[BEGIN Data shown]
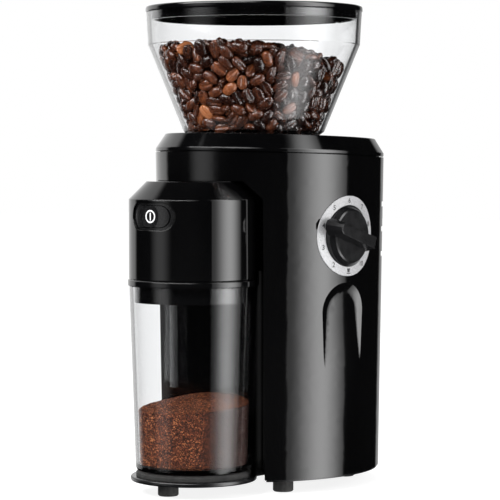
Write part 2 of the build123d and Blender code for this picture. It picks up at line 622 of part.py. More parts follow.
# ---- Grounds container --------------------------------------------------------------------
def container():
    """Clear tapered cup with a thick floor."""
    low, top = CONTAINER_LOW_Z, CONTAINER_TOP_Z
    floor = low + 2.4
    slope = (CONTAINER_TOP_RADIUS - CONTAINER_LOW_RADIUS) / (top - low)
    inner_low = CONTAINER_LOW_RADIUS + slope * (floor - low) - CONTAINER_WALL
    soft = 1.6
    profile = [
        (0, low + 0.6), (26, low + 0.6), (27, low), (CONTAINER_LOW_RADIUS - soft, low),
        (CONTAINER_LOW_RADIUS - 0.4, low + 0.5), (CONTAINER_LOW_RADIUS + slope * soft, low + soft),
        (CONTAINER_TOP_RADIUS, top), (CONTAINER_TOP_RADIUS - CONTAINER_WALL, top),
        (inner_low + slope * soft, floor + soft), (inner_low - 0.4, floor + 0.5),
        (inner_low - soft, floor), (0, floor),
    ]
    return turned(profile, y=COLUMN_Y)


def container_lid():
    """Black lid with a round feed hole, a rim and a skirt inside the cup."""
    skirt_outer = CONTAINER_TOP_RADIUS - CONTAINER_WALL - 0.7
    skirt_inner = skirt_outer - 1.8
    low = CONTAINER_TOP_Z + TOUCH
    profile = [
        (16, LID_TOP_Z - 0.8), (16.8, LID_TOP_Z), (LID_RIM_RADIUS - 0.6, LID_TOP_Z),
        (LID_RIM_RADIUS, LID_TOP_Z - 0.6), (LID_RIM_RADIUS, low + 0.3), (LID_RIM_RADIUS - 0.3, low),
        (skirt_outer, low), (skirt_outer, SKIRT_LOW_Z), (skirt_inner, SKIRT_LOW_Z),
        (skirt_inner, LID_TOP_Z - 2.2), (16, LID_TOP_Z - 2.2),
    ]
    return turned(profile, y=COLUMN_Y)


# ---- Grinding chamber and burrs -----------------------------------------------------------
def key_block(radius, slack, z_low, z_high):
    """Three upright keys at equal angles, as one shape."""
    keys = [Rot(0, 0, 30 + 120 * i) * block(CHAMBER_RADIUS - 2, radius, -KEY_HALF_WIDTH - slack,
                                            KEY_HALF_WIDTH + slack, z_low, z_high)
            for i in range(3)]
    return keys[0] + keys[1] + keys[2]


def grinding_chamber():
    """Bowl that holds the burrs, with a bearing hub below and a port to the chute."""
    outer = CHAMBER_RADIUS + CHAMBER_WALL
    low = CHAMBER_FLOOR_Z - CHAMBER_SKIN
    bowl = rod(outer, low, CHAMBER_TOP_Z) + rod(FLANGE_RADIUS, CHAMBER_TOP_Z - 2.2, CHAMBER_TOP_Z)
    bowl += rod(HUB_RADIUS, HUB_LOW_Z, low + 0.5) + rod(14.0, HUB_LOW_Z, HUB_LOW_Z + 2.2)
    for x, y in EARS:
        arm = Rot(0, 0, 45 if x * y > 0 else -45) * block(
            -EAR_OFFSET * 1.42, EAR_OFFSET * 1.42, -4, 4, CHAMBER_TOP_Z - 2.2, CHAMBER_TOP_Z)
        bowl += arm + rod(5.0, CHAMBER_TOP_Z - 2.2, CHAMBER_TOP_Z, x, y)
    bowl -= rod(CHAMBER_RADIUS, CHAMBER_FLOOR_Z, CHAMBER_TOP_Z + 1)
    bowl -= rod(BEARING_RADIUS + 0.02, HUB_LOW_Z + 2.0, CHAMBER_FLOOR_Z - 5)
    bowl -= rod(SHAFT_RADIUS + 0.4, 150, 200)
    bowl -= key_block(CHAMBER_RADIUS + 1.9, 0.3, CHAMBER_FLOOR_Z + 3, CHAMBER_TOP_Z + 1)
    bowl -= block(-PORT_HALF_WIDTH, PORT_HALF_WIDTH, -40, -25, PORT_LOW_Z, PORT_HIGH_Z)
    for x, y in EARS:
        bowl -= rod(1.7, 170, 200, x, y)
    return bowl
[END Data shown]
[BEGIN Data shown]
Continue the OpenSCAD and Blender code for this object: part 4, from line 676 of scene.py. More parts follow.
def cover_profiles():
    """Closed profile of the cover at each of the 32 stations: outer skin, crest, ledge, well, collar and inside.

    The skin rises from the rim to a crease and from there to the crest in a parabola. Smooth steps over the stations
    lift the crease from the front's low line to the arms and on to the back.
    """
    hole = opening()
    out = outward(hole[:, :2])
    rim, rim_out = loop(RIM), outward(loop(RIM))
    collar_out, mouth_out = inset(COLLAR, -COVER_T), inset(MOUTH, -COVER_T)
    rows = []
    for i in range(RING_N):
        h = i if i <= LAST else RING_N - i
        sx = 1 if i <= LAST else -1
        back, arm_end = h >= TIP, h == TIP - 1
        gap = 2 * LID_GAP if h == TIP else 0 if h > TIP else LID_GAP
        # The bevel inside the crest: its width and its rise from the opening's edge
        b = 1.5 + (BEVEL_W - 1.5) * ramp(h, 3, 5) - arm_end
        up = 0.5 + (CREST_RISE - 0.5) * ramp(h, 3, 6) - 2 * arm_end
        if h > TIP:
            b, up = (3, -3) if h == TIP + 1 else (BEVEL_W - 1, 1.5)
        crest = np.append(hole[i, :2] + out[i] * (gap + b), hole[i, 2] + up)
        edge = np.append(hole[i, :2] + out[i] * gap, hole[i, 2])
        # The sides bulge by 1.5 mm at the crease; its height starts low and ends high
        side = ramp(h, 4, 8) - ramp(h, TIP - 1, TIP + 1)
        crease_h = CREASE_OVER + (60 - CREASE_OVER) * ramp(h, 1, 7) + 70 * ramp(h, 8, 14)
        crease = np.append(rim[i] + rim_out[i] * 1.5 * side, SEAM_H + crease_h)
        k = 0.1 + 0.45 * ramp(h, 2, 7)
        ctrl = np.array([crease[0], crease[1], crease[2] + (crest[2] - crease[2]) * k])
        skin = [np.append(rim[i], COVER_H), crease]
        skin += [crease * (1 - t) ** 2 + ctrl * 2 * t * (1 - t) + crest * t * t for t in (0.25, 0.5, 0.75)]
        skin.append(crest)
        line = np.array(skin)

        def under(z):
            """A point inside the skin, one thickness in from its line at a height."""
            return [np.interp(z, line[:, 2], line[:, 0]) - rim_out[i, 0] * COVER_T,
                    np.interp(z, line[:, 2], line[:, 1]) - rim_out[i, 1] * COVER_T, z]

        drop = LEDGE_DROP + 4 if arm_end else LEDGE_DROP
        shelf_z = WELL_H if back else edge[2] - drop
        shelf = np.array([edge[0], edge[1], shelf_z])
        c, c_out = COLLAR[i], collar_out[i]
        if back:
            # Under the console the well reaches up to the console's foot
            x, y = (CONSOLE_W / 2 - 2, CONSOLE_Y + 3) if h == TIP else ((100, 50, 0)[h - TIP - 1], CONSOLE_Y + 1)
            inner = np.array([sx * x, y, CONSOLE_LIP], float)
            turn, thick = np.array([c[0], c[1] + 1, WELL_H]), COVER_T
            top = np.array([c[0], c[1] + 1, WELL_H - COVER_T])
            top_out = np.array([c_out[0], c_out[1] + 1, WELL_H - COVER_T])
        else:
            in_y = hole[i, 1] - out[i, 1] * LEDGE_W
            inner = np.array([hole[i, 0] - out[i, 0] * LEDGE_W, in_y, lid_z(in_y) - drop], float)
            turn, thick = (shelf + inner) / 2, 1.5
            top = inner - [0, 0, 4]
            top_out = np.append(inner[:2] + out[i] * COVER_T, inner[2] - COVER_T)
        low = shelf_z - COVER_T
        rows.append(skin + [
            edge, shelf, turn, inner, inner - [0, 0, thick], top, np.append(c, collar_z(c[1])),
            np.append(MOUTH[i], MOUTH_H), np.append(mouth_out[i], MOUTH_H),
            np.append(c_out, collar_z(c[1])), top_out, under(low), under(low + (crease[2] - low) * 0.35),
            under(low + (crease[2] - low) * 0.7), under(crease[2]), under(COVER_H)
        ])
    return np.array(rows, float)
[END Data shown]
■ **Task description**
Look through the material above and pick out each line holding the word "follow".

■ **Solution to this problem**
Write part 2 of the build123d and Blender code for this picture. It picks up at line 622 of part.py. More parts follow.
Continue the OpenSCAD and Blender code for this object: part 4, from line 676 of scene.py. More parts follow.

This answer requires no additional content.